Ingo noted that he was nuable to find information as to how the other benchmark was generated, "there are no .configs or other testing details at or around that URL that i could use to reproduce their result precisely, so at least a minimal bugreport would be nice." He then offered some tips on how sysbench works and some suggested tunings, "sysbench is a pretty 'batched' workload: it benefits most from batchy scheduling: the client doing as much work as it can, then server doing as much work as it can - and so on. The longer the client can work the more cache-efficient the workload is. Any round-trip to the server due to pesky preemption only blows up the cache footprint of the workload and gives lower throughput."

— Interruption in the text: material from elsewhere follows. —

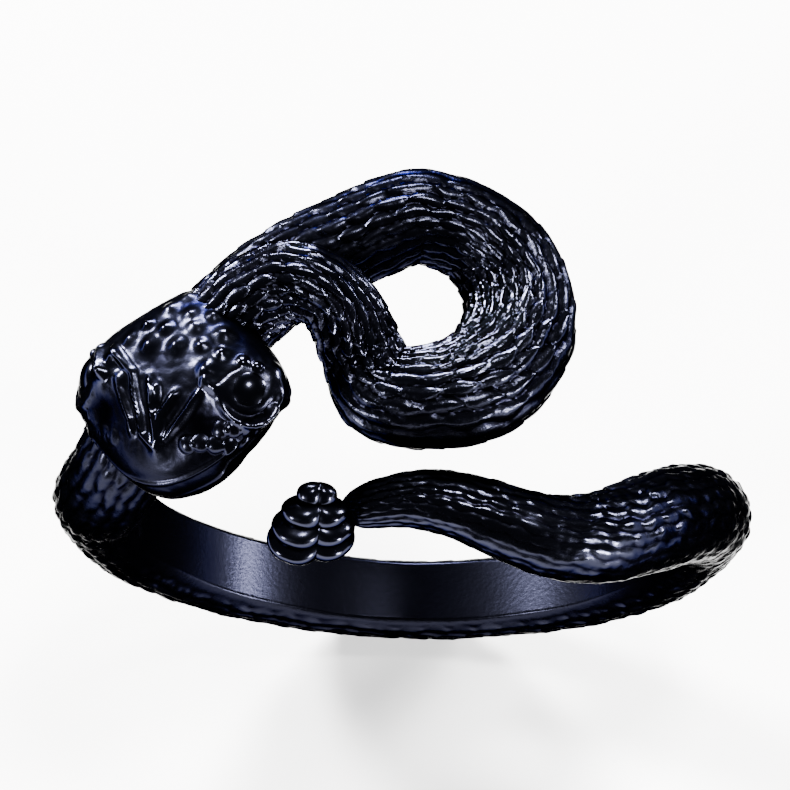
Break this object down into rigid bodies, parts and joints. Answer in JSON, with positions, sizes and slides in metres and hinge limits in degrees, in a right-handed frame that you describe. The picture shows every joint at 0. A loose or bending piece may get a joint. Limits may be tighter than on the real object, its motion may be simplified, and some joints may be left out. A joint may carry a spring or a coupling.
{
  "type": "finger ring",
  "caption": "Open black metal finger ring in the form of a rattlesnake, coiled on its face, with its head resting on one shoulder and its rattle on the other.",
  "frame": {"origin": "centre of the finger bore, on the bore's axis, in the middle plane of the shank's back", "axes": "+Y along the finger bore, away from the side the tail lies on; +Z from the bore's centre out through the ring's face; +X to the shoulder the tail comes from"},
  "size_m": [0.0251, 0.0144, 0.0267],
  "materials": {
    "black_plated_metal": "glossy black plating over a cast body, mirror-like on the high spots",
    "black_stone": "polished black stone, domed"
  },
  "bodies": {
    "shank": {"shank_back": "black_plated_metal"},
    "head_arm": {"left_shoulder": "black_plated_metal", "coil": "black_plated_metal", "neck": "black_plated_metal", "head": "black_plated_metal", "lower_jaw": "black_plated_metal", "left_eye": "black_stone", "right_eye": "black_stone"},
    "tail_arm": {"right_shoulder": "black_plated_metal", "tail": "black_plated_metal", "rattle": "black_plated_metal"}
  },
  "joints": [
    {"name": "left_bend", "type": "hinge", "parent": "shank", "child": "head_arm", "pos_m": [-0.00601, 0.00022, -0.00862], "axis": [0, -1, 0], "range_deg": [-3, 8]},
    {"name": "right_bend", "type": "hinge", "parent": "shank", "child": "tail_arm", "pos_m": [0.00601, -0.00024, -0.00862], "axis": [0, 1, 0], "range_deg": [-3, 8]}
  ]
}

Andrew Doran posted some threading benchmark results to NetBSD's tech-kern mailing list, following up to some benchmarks he'd posted earlier. The results compared NetBSD -current with FreeBSD -current, and the Linux 2.6.21 kernel. Kris Kennaway was surprised by the results, and ran his own benchmarks with minimal configuration changes, summarizing, "this measurement shows that FreeBSD is performing 70-80% better than NetBSD in this 4 CPU configuration. This is in contrast to Andrew's findings which seem to show NetBSD performing 10% better than FreeBSD on a 4 CPU system (a very old one though)." He added, "the drop-off above 8 threads on FreeBSD is due to non-scalability of mysql itself. i.e. it comes from pthread mutex contention in userland."
Kris ran additional benchmarks with PostgreSQL instead of MySQL, showing much improved scalability above 8 threads, "postgresql is much more scalable than mysql on this workload and doesn't have silly scaling bottlenecks inside the application (cf the tail of the FreeBSD curve for mysql which is where pthread mutex contention kicked in)." He continued his testing, and found that on older 4CPU P3 hardware NetBSD did outperform FreeBSD, "but only by 3-4% (in particular I am not seeing the ~10% difference that Andrew observes on his 4*p3 700MHz). Given the age of the hardware and the fact that I am not seeing it on other workloads or on modern hardware it might just be due to a small scheduling difference on this configuration."
A potential bug reported against the Completely Fair Scheduler suggested that it was causing a network slowdown, measured with the 'Iperf' bandwidth performance benchmarking tool. The performance hit was quickly tracked to the previously discussed changes in how CFS handles sched_yield(). When it was suggested that this was a bug in the new process scheduler, Ingo explained:
"I had a quick look at the source code, and the reason for that weird yield usage was that there's a locking bug in iperf's 'Reporter thread' abstraction and apparently instead of fixing the bug it was worked around via a horrible yield() based user-space lock."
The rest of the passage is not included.